Catholics and Jews, members of the Committee linking the Catholic Church and Judaism worldwide, you have decided, a little over a year ago, in your meeting at Antwerp, to hold your fourth annual meeting in Rome. We are happy about this decision that you meet this time in the city which is the center of the Catholic Church: this has made it possible for us to have this fraternal meeting this morning.

Your session is being held soon after the constitution, last October, of a Commission of the Catholic Church for religious relations with Judaism. Its first important act was that of publishing, a few days ago, the Orientations and Suggestions for the application of the Vatican II declaration "Nostra Aetate" in the field of Judeo-Christian relations.

We shall not deal here with the details of this document (addressed to the faithful of the Catholic Church by its central authority) which undoubtedly has been, together with the question of human rights and other problems, one of the subjects of mutual study and reflection which have occupied your session.

This text evokes the difficulties and oppositions, with all their possible unpleasantness, which marked relations between Jews and Christians over the last two thousand years. If this reminder is healthy and indispensable, it must not be forgotten that over the centuries, there have also been relations between us which were not at all hostile. There are still many people who can witness to how much the Catholic Church did during the last war, in Rome itself, under the energetic impetus of Pope Pius XII – we ourselves have witnessed this personally – and what was done by countless bishops, priests and faithful of different European countries, at times risking their own lives, to save innocent Jews from persecution.

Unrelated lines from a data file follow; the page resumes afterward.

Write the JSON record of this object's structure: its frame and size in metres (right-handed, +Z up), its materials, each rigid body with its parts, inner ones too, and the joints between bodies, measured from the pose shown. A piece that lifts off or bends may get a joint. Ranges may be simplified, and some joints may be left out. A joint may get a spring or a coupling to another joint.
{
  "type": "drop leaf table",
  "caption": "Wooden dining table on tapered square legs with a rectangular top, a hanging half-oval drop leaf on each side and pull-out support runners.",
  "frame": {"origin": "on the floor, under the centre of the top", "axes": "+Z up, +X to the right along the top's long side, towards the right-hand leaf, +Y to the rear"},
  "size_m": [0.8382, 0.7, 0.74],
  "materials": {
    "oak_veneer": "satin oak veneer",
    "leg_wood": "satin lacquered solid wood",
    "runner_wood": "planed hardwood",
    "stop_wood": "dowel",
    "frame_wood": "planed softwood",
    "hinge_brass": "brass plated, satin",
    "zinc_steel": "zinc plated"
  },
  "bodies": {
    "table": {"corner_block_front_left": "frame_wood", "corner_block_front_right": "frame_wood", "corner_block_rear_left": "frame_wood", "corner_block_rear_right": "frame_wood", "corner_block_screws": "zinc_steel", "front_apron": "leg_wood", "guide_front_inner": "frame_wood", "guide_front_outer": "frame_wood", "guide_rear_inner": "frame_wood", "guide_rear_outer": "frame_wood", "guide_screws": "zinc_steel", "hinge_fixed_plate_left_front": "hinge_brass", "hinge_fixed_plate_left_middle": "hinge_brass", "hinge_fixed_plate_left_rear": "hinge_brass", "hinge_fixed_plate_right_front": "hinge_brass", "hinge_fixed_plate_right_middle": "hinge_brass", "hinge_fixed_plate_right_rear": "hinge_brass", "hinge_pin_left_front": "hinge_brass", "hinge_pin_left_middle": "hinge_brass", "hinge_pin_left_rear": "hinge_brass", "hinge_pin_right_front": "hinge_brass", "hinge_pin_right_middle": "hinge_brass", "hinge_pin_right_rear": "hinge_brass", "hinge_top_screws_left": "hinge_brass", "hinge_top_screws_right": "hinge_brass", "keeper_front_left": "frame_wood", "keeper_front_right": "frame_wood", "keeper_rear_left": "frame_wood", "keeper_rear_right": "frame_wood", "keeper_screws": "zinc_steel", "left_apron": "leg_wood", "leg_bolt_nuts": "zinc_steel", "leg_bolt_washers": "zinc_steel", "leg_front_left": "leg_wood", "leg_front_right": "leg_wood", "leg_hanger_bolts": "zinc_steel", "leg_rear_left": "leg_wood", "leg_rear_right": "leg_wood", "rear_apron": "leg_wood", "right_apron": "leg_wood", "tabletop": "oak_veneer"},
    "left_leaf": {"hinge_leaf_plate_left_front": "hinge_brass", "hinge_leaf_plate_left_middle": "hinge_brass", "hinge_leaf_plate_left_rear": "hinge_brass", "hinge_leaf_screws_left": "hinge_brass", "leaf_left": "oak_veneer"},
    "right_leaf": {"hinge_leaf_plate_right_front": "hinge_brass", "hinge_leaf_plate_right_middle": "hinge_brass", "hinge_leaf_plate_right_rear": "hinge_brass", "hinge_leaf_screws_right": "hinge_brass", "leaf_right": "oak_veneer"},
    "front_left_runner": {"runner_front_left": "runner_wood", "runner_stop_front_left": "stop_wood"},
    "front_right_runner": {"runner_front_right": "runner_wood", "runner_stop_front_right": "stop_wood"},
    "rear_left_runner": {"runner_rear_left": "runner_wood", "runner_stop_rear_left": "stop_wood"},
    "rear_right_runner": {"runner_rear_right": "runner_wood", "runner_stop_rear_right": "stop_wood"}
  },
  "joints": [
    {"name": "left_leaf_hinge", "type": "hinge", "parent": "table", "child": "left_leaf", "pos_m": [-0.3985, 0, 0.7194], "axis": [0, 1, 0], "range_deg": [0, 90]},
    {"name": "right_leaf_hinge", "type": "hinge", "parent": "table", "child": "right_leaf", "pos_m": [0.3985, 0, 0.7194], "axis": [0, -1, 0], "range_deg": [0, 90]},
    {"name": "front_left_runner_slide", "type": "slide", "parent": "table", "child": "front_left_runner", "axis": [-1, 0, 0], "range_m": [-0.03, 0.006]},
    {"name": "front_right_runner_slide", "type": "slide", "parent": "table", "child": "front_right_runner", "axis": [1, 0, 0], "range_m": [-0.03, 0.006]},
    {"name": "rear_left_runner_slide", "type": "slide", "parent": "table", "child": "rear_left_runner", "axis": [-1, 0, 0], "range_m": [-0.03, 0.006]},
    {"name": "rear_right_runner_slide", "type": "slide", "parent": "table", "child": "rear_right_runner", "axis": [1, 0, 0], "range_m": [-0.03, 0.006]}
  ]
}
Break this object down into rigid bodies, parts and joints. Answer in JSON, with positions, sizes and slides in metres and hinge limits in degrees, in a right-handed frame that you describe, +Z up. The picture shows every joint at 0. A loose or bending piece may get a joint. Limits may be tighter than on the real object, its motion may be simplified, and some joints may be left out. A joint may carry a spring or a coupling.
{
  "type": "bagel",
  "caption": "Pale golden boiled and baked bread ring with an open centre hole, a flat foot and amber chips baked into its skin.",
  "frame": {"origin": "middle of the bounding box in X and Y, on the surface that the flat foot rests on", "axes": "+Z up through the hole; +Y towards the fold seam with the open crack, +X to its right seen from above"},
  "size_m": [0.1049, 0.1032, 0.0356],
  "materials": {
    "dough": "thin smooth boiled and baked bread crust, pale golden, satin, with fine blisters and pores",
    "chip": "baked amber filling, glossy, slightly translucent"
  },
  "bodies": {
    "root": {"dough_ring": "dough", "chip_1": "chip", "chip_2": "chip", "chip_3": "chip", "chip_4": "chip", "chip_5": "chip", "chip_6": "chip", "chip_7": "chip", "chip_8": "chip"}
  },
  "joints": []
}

On the other hand, looking at history as a whole, it is impossible to overlook the relations, too often too little known, between Jewish thought and Christian thought. We recall here just the influence exercised in different times, in the most prestigious environments of Christian reflection, by the great Filone d'Alessandria, considered by Jerome as "the greatest sage among the Jews", an opinion confirmed by the Franciscan doctor, Bonaventure of Bagnoregio, among others. Furthermore, precisely because of the fact that the Catholic Church has just commemorated, at the same time as the seventh centennial of the death of Bonaventure of Bagnoregio, that of the most famous philosopher and theologian Thomas Aquinas, who died in 1274 as did Bonaventure, we are immediately reminded of the numerous references of our Angelic Doctor to the work of the wise Rabbi of Cordoba who died in Egypt at the dawn of the thirteenth century, Moshe ben Maimon, in particular to his explanations of the Law of Moses and the precepts of Judaism.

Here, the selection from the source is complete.